== WHAT NEEDS TO BE DONE ==
Find the lines that hold the word "behind" and return them.

== MATERIAL ==
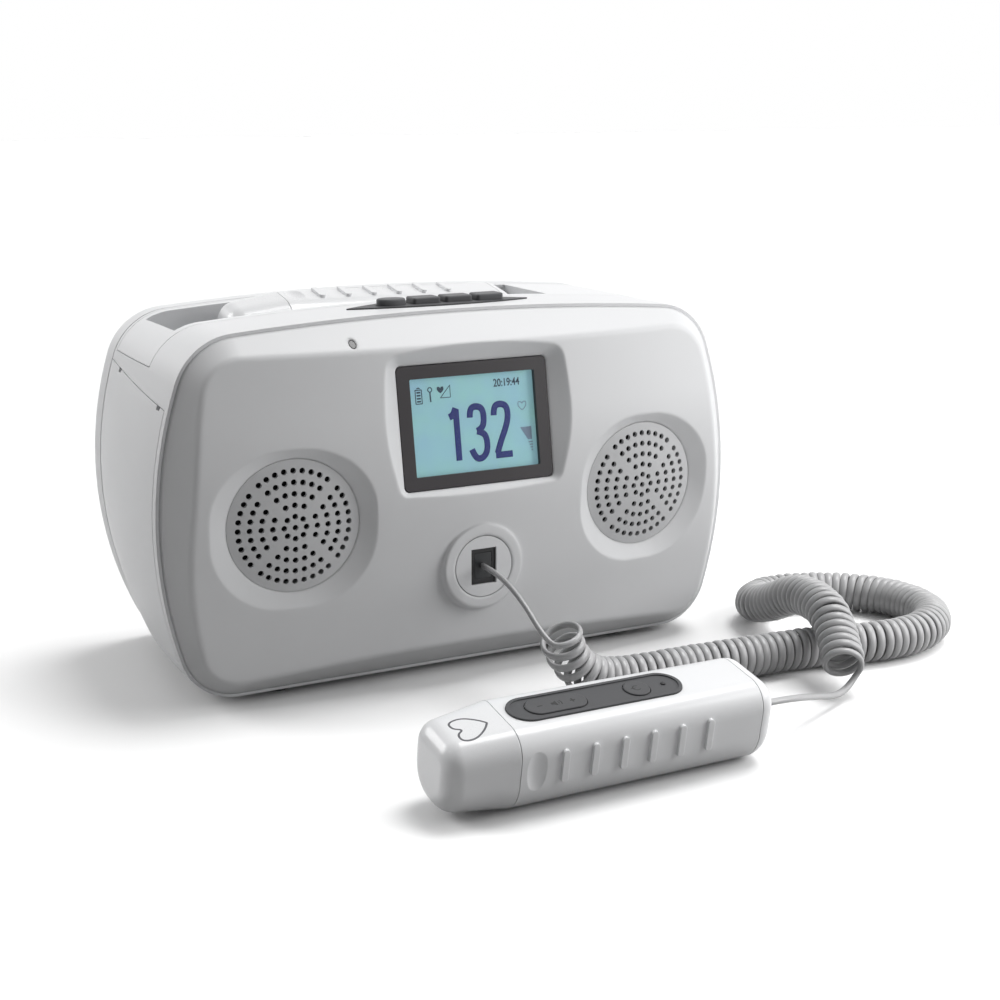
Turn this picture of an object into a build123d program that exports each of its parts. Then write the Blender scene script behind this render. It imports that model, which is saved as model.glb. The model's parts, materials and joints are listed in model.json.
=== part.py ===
from build123d import *
import os
from math import asin, cos, degrees, pi, radians, sin, tan

# Table-top fetal doppler monitor with a wired probe lying in front and a second probe in its dock.
# Millimetres. +X is the right of someone facing the screen, +Y goes to the back, +Z is up.
# The origin is on the table, in the middle of the monitor's width and of the whole depth.

# ---- casing ----
CASE_HALF = 141.0  # half the width of the casing's front rim at its widest
CASE_TOP = 166.0  # top of the casing in the middle
CASE_BASE = 4.0  # underside of the casing, which stands on its feet
WAIST = 84.0  # height of the widest place
SHOULDER_X = 123.0  # where the side would meet the top, before rounding
SHOULDER_Z = 160.0
BASE_HALF = 126.0  # half the width of the underside at the front
SHOULDER_R = 29.0
BASE_R = 26.0
SIDE_BULGE = 2.6  # how far the sides swell between the rim and the back seam
REAR_HALF = 138.5  # half the width at the back seam
REAR_WAIST = 100.0
REAR_BASE_HALF = 116.0
REAR_BASE_R = 24.0
WALL = 3.0
RIM_Y = 25.0  # front rim of the main housing
SEAM_Y = 118.0  # back seam
REAR_Y = 140.0  # back of the casing
REAR_R = 13.0
SEAM_GAP = 0.9
LIP = 5.0
LIP_WALL = 1.8
LIP_FIT = 0.5
FIT = 0.15  # close clearance between pieces that locate each other
SLOT_FIT = 0.35  # clearance that shows as a line round set-in covers
COVER_SKIN = 2.2  # thickness of set-in covers
LINER = 2.4  # wall behind a set-in cover
COVER_FRONT = 29.0  # front edge of the side covers, which run back to the seam
COVER_FOOT_Z = 22.0
COVER_TOP_FRONT = 131.0
COVER_TOP_BACK = 140.0
NOTCH = 4.0
NOTCH_DEEP = 1.6
NOTCH_SHARES = (0.08, 0.8)  # places of the notches along the cover's top seam
BOSS_R = 4.5
BOSS_LONG = 16.0
BOSS_PLACES = ((124.0, 112.0), (107.0, 30.0))  # x and z, on both sides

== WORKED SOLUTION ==
Turn this picture of an object into a build123d program that exports each of its parts. Then write the Blender scene script behind this render. It imports that model, which is saved as model.glb. The model's parts, materials and joints are listed in model.json.
LINER = 2.4  # wall behind a set-in cover